State how many lines include "bodies", giving the number by itself.

** START OF Given data **

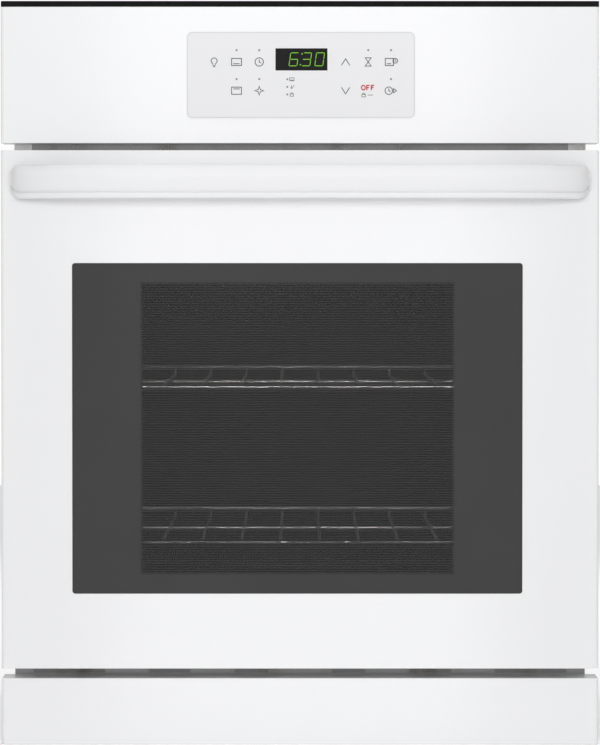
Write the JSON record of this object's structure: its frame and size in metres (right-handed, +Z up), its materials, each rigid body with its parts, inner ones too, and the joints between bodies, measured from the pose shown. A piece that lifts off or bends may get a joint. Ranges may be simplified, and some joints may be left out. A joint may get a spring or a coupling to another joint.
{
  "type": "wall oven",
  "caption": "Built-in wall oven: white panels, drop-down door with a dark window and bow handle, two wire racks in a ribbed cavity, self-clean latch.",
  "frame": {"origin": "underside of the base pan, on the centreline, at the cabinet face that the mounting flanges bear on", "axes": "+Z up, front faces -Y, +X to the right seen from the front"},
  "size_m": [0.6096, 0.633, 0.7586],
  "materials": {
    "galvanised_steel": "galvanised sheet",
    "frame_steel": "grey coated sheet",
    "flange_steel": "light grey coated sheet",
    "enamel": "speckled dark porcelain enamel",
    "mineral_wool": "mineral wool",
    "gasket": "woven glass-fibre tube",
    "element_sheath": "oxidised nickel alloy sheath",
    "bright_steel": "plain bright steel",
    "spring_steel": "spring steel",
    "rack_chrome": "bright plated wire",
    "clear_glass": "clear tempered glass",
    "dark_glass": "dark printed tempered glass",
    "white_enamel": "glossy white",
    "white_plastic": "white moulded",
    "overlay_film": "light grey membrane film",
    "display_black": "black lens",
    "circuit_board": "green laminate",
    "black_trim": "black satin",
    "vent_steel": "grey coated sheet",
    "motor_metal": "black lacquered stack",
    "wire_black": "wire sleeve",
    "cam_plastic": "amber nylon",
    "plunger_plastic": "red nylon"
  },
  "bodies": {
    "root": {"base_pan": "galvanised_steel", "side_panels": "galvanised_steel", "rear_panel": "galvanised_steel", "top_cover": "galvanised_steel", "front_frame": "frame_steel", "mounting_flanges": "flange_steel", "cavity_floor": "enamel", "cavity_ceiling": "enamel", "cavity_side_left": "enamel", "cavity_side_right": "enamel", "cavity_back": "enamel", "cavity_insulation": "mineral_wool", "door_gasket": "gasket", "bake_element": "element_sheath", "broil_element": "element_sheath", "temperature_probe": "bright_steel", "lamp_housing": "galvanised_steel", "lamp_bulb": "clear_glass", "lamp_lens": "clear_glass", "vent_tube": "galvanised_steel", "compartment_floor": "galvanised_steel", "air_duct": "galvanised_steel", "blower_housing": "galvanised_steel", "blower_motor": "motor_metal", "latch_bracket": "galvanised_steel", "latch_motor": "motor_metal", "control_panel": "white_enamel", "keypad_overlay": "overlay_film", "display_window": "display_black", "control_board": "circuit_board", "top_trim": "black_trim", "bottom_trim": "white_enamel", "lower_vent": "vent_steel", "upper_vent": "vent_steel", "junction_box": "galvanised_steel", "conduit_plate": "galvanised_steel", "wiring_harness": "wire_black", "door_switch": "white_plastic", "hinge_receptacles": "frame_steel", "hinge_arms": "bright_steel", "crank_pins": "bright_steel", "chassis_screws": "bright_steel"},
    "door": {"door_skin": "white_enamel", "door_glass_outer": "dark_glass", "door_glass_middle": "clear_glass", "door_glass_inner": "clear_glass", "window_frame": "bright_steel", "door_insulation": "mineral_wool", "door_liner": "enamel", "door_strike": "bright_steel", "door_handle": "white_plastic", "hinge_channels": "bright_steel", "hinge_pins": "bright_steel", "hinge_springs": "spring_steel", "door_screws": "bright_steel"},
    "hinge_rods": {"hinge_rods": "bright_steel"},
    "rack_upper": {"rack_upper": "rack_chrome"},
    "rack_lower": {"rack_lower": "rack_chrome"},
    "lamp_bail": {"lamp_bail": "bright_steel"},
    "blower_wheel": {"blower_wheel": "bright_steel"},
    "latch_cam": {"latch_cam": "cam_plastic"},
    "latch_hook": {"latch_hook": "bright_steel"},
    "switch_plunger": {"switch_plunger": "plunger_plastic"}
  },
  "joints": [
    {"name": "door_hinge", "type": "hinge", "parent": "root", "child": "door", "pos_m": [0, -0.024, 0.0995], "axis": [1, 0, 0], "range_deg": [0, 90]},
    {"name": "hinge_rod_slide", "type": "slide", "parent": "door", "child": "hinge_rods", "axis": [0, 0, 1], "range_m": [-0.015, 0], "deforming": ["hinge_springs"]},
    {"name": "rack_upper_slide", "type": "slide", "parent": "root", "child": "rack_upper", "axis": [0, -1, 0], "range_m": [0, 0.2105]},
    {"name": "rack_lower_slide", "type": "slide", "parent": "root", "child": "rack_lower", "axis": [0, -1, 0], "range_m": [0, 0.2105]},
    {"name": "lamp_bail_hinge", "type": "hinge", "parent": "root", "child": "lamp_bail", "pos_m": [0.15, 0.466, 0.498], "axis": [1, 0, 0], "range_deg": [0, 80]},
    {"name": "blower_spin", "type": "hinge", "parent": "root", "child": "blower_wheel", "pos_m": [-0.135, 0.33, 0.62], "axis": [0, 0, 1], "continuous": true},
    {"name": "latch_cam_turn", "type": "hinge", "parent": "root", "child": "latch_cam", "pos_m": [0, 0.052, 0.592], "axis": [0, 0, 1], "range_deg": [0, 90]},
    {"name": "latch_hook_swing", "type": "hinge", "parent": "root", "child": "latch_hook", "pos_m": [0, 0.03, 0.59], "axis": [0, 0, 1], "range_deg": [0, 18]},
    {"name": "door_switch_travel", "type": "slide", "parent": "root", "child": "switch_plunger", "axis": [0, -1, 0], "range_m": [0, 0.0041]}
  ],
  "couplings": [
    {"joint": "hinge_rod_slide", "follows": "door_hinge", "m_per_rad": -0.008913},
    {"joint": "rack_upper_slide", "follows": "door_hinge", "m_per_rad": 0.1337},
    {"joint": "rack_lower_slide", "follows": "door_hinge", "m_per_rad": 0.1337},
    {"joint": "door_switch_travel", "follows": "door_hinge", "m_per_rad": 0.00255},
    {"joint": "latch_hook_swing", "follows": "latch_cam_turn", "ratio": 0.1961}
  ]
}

** END OF Given data **

*Full answer:* 2